Most foodies in Somerset will know that Paul Hartley is our very own celebrity; author of The Marmite cookbook which has sold 385,000 copies and it’s sequels Colman's Mustard, Lea & Perrins, Heinz Tomato Ketchup, Lyles Golden Syrup, HP Sauce and the Bovril cookbooks, regular presenter on BBC Somerset and founder of www.breakfastandbrunch.com.
Paul’s bubbling personality and his infectious enthusiasm for his new venture and for all that is good about Somerset food greet you immediately you walk through the door into the 19th century barn with it’s glowing log burner and sunny atmosphere that is Hartley’s Kitchen. Within the first five minutes the strength of Paul’s relationship with his wife Lynda is equally obvious. Together for 29 years, they are still openly affectionate and genuinely appreciative of the other’s talent and hard work.
I wonder what drove them to embark on such a demanding project. “Lynda used to make chilled and frozen prepared meals for our deli – from the best local ingredients we could find. When we sold it she needed somewhere to store the meals so we looked for a double garage” explains Paul, “Last Summer Richard Lyons showed us this 200 year old barn with no roof and it snowballed from there”.
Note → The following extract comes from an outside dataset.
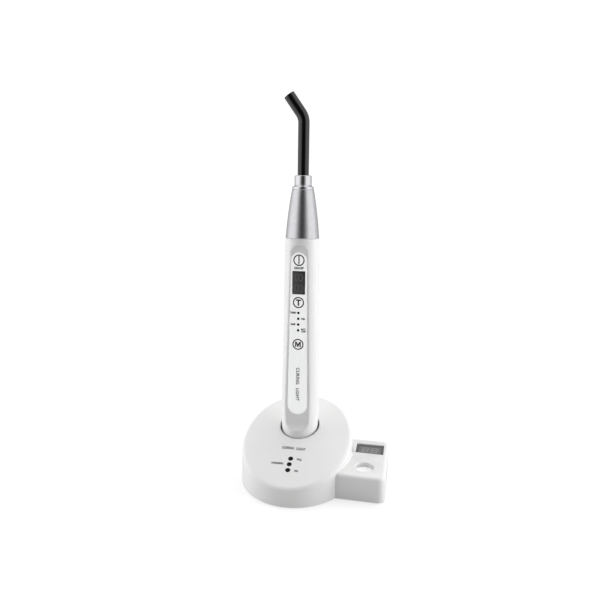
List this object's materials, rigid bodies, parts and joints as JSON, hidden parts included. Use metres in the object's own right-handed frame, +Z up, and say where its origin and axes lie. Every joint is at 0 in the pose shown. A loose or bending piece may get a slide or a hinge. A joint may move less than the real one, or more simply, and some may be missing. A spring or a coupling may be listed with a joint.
{
  "type": "dental curing light with charging base and light meter",
  "caption": "Pen-shaped dental curing light with a bent black light guide, standing in an oval charging base that has a light meter box on its right side.",
  "frame": {"origin": "centre of the oval charging base, on the surface that it stands on", "axes": "+Z up along the handpiece, -Y towards the front where the keypad and the indicator lights face, +X to the side of the light meter"},
  "size_m": [0.1177, 0.1036, 0.3032],
  "materials": {
    "guide_black": "gloss black sleeve",
    "fibre_glass": "polished optical fibre rod",
    "chrome": "polished",
    "satin_aluminium": "fine bead-blasted satin, clear anodised",
    "seal_rubber": "soft black",
    "clear_lens": "clear moulded lens",
    "emitter": "phosphor-yellow package",
    "circuit_board": "green solder mask",
    "white_shell": "semi-gloss white moulded plastic",
    "label_film": "satin printed film",
    "print_black": "matt black print",
    "smoked_window": "smoked gloss window",
    "indicator_black": "dark translucent lens",
    "display_body": "dark moulded body",
    "switch_metal": "stamped plate",
    "buzzer_black": "moulded black",
    "cell_wrap": "shrink film",
    "contact_brass": "gold-plated",
    "holder_grey": "moulded grey",
    "indicator_led": "clear epoxy",
    "spring_steel": "drawn wire",
    "jack_black": "moulded black",
    "plate_white": "textured white moulding",
    "screw_steel": "zinc plated",
    "foot_rubber": "matt non-slip",
    "meter_glass": "smoked display pane",
    "diffuser": "opal translucent disc",
    "diode": "dark filter window",
    "ribbon": "flat grey ribbon"
  },
  "bodies": {
    "base": {"base_cover": "white_shell", "socket_cup": "white_shell", "indicator_lenses": "indicator_black", "indicator_leds": "indicator_led", "base_board": "circuit_board", "pin_barrels": "contact_brass", "pin_springs": "spring_steel", "power_jack": "jack_black", "base_bottom": "plate_white", "base_screws": "screw_steel", "foot_ring": "foot_rubber", "meter_shell": "white_shell", "meter_window": "meter_glass", "meter_display": "display_body", "sensor_diffuser": "diffuser", "photodiode": "diode", "meter_board": "circuit_board", "meter_cable": "ribbon", "meter_bottom": "plate_white", "meter_screws": "screw_steel", "meter_feet": "foot_rubber"},
    "contact_pins": {"charge_pins": "contact_brass"},
    "handpiece": {"body_shell": "white_shell", "keypad_label": "label_film", "display_window": "smoked_window", "display_module": "display_body", "mode_leds": "indicator_black", "main_board": "circuit_board", "tact_switches": "switch_metal", "buzzer": "buzzer_black", "battery_cell": "cell_wrap", "battery_contacts": "contact_brass", "battery_holder": "holder_grey", "tail_cap": "white_shell", "charge_contacts": "contact_brass", "head_cone": "satin_aluminium", "nose_ring": "chrome", "heat_sink": "satin_aluminium", "led_board": "circuit_board", "led_emitter": "emitter", "led_lens": "clear_lens"},
    "power_key": {"power_button": "label_film"},
    "time_key": {"time_button": "label_film"},
    "mode_key": {"mode_button": "label_film"},
    "guide_seal": {"guide_o_ring": "seal_rubber"},
    "guide": {"guide_ferrule": "chrome", "guide_sleeve": "guide_black", "guide_core": "fibre_glass"}
  },
  "joints": [
    {"name": "handpiece_lift", "type": "slide", "parent": "base", "child": "handpiece", "axis": [0, 0, 1], "range_m": [0, 0.06]},
    {"name": "contact_press", "type": "slide", "parent": "base", "child": "contact_pins", "axis": [0, 0, -1], "range_m": [0, 0.0008], "deforming": ["pin_springs"]},
    {"name": "power_press", "type": "slide", "parent": "handpiece", "child": "power_key", "axis": [0, 1, 0], "range_m": [0, 0.0004]},
    {"name": "time_press", "type": "slide", "parent": "handpiece", "child": "time_key", "axis": [0, 1, 0], "range_m": [0, 0.0004]},
    {"name": "mode_press", "type": "slide", "parent": "handpiece", "child": "mode_key", "axis": [0, 1, 0], "range_m": [0, 0.0004]},
    {"name": "guide_pull", "type": "slide", "parent": "handpiece", "child": "guide_seal", "axis": [0, 0, 1], "range_m": [0, 0.018]},
    {"name": "guide_turn", "type": "hinge", "parent": "guide_seal", "child": "guide", "pos_m": [0, 0.008, 0.2282], "axis": [0, 0, 1], "continuous": true}
  ]
}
Over the next 6 months the Hartley’s renovated the barn, adding the log burner, creating the café, with full disabled access and building the first floor kitchen. With Paul and Lynda’s determination, reputation and cooking skills it was always going to come good, even in a recession, but I ask if he has any advice for those not so experienced. “Do you all you can to cut down on waste” he says “spend wisely – for example there’s no merit in buying second hand electrical equipment, it will just breakdown or fail to deliver, but there are areas where you can save a great deal, we bought all of our tables and chairs at car boot sales and the whole lot [8 sets] cost less than £200!”.
But, back to the original question – what is Hartley’s Kitchen?
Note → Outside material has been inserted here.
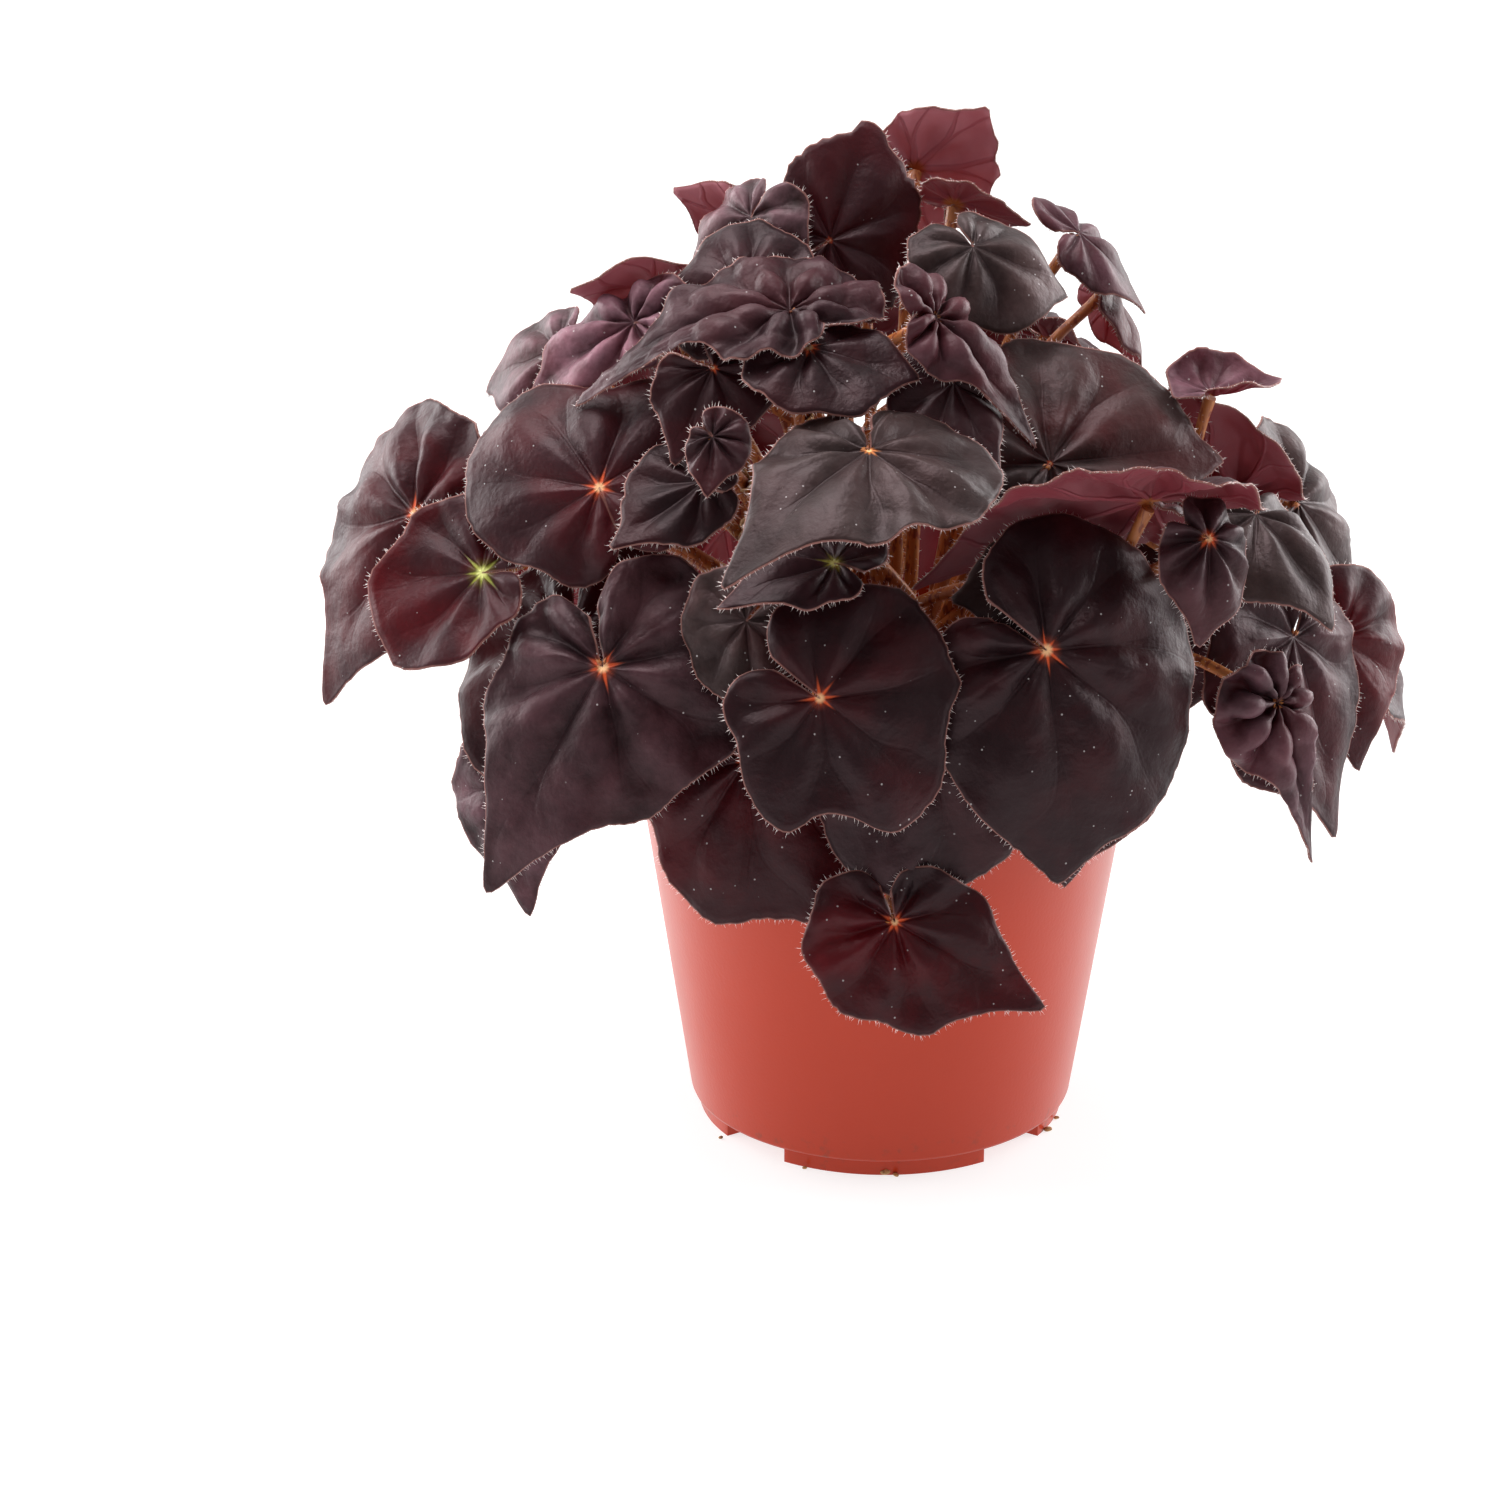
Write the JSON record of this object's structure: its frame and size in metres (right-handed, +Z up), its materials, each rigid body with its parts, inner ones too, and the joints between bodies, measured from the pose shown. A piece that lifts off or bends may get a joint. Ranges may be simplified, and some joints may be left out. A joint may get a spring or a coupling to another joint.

For everyone from walkers to bikers - in fact anyone who enjoys a relaxing, home cooked meal and a good conversation.
Open Tues-Sun, serving delicious all day breakfasts made from the best local produce, much sourced from Stables Farm shop next door and others such as Mitchard’s Black Pudding from Radstock and Barber’s Butter from Evercreech. Don’t just think traditional British though, it’s on the menu of course, but there are also fruit croissants, smoked salmon and scrambled eggs and on Sundays a special which could be kedgeree, kippers or scallops and bacon.
The lunch menu changes every day, inspired by the food Lynda may be cooking for her catering business or the cookery school. On the day we visited there were 12 choices ranging from golden winter vegetable soup, to wild boar sausages with mash and onion gravy and chunky beef chilli - which was delicious! There’s always a selection of Hartley’s renowned pies too – cold cutting varieties such as chicken and apricot and traditional hot ones like steak and mushroom.
Hartley’s Kitchen sells Lynda’s range of prepared meals, the pies, soups and cakes. The freezer is a round the world cooking tour! There are the trademark North African influenced dishes such as lamb tagine, traditional British favourites like cottage pie and roast beef, as well as Indian, Mexican, Italian, Greek, Thai and Malayan dishes.
Mondays are cookery school days. The courses are with 3 tutors sharing their culinary experience with a maximum of 10 students of all ages. They start with coffee and breakfast at 9am followed by a morning session in the kitchen. Lunch is around the table eating what they have all cooked with a glass of Somerset wine. Then back in the kitchen for 2pm to prepare supper for two to take home complete with all the recipe cards and a Hartleys Cookery School apron – what a perfect day.